A Hybrid Quantum-Classical Method for Electron-Phonon Systems

TL;DR

This paper introduces a hybrid quantum-classical algorithm that efficiently models strongly correlated electron-phonon systems, accurately capturing phase competition without increasing quantum resource requirements.

Contribution

It combines variational quantum eigensolver and non-Gaussian solvers to handle strong electron-phonon interactions in a resource-efficient manner.

Findings

Successfully applied to Hubbard-Holstein model at half filling

Accurately captures charge density wave and antiferromagnetic phases

Results are consistent with exact diagonalization

Abstract

Interactions between electrons and phonons play a crucial role in quantum materials.

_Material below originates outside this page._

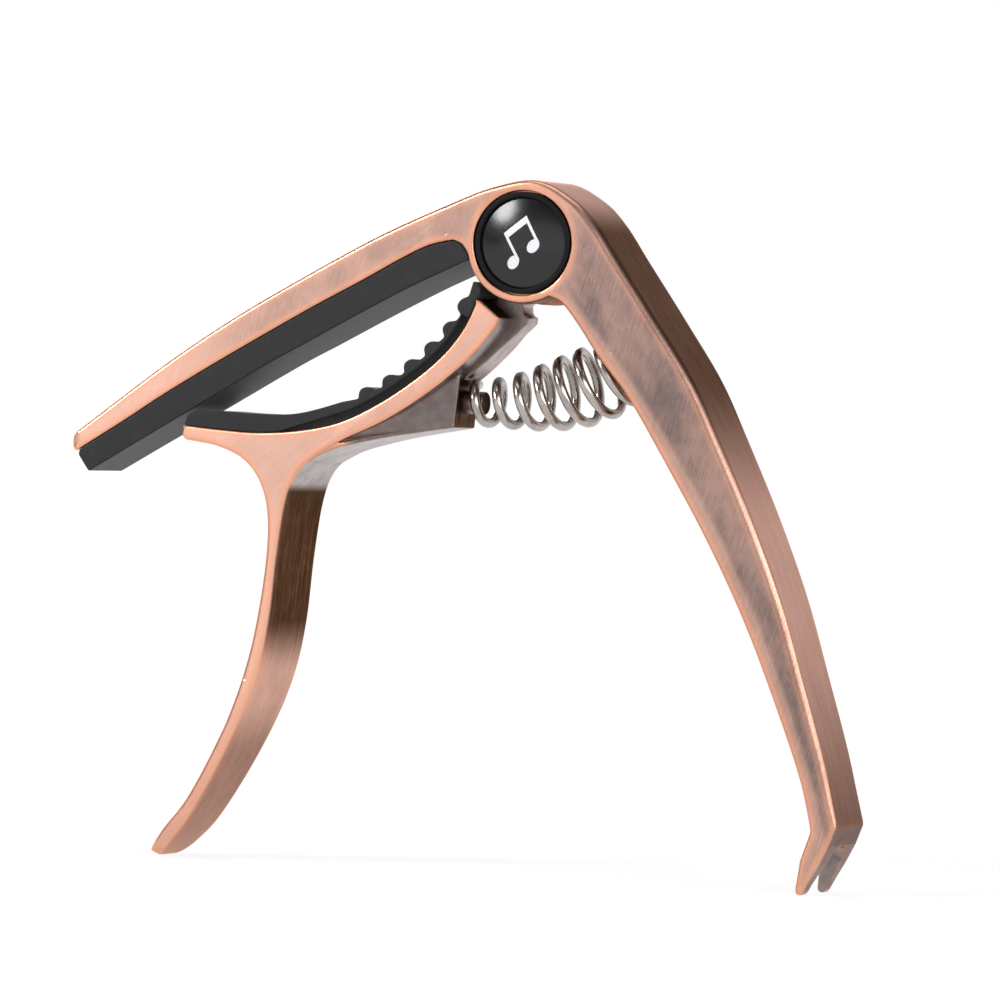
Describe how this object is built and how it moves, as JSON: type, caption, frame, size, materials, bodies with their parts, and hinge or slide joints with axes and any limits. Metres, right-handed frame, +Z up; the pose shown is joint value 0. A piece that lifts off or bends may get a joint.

Yet, there is no universal method that would simultaneously accurately account for strong electron-phonon interactions and electronic correlations. By combining methods of the variational quantum eigensolver and the variational non-Gaussian solver, we develop a hybrid quantum-classical algorithm suitable for this type of correlated systems. This hybrid method tackles systems with arbitrarily strong electron-phonon coupling without increasing the number of required qubits and quantum gates, as compared to purely electronic models. We benchmark the new method by applying it to the paradigmatic Hubbard-Holstein model at half filling, and show that it correctly captures the competition between charge density wave and antiferromagnetic phases, quantitatively consistent with exact diagonalization.